-- begin --

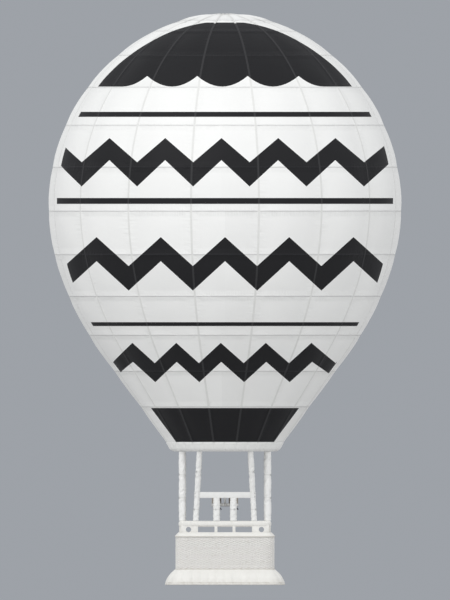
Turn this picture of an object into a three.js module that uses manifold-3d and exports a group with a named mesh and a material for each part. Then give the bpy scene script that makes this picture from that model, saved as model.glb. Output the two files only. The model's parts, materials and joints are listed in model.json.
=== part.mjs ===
// A full-size hot air balloon, in millimetres, +Z up, front towards -Y.
// The origin is the middle of the envelope's widest ring, on the balloon's upright axis.
import * as THREE from "three";
import { ParametricGeometry } from "three/addons/geometries/ParametricGeometry.js";
import { mergeVertices } from "three/addons/utils/BufferGeometryUtils.js";
import Module from "manifold-3d";

// Envelope: the dome above the widest ring, the curve below it and the straight cone under that
const RADIUS = 4412;
const CROWN_HEIGHT = 4750;
const DOME_POWER = 1.95;
const CONE_START = 3900;
const CONE_SLOPE = 0.735;
const FABRIC = 10;
const SEAM = 0.3;
const SHAPED_SEAM = 1.2;
const GORES = 16;
const COLUMN_STEP = 360 / (2 * GORES);

// Crown opening, its tapes and the vent that closes it from inside
const HOLE_RADIUS = 1250;
const VENT_RADIUS = 1330;
const VENT_STEP_RADIUS = 1185;
const CROWN_RING = { inner: 110, outer: 170, thick: 16 };
const TAPE = { width: 50, thick: 10, overlap: 70 };

// Heights of the level borders between the cloth panels
const LEVEL = {
  stripeUpper: { top: 2305, bottom: 2178 },
  stripeMiddle: { top: 150, bottom: 2 },
  stripeLower: { top: -2954, bottom: -3052 },
  skirtTop: -5100,
  mouthTop: -5950,
  mouthBottom: -6187,
};

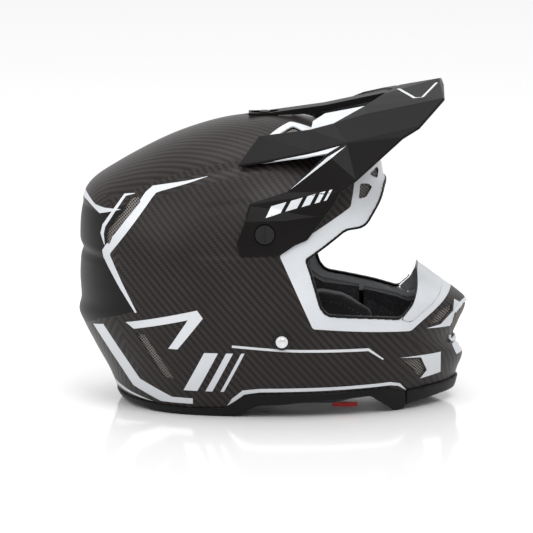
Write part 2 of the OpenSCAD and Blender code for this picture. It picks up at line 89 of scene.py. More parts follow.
def radius(angle):
    """Distance from the hub to the outline, by a closed cubic through the outline's points."""
    a = np.concatenate([KNOT_A[-2:] - 360, KNOT_A, KNOT_A[:3] + 360])
    r = np.concatenate([KNOT_R[-2:], KNOT_R, KNOT_R[:3]])
    m = np.zeros_like(r)
    m[1:-1] = (r[2:] - r[:-2]) / (a[2:] - a[:-2])
    x = (np.asarray(angle, float) - a[2]) % 360 + a[2]
    i = np.clip(np.searchsorted(a, x, side="right") - 1, 1, len(a) - 3)
    span = a[i + 1] - a[i]
    t = (x - a[i]) / span
    return ((2 * t**3 - 3 * t**2 + 1) * r[i] + (t**3 - 2 * t**2 + t) * span * m[i]
            + (3 * t**2 - 2 * t**3) * r[i + 1] + (t**3 - t**2) * span * m[i + 1])


ANGLE_TABLE = np.arange(0, 360, 0.25)
SHARP_TABLE = radius(ANGLE_TABLE)
SOFT_TABLE = np.mean([radius(ANGLE_TABLE + 5 * k) for k in range(-3, 4)], axis=0)


def sharp_radius(angle):
    return np.interp(np.asarray(angle) % 360, ANGLE_TABLE, SHARP_TABLE, period=360)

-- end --

## Exercise instructions
List the lines that contain the word "scene".

## Exercise output
Turn this picture of an object into a three.js module that uses manifold-3d and exports a group with a named mesh and a material for each part. Then give the bpy scene script that makes this picture from that model, saved as model.glb. Output the two files only. The model's parts, materials and joints are listed in model.json.
Write part 2 of the OpenSCAD and Blender code for this picture. It picks up at line 89 of scene.py. More parts follow.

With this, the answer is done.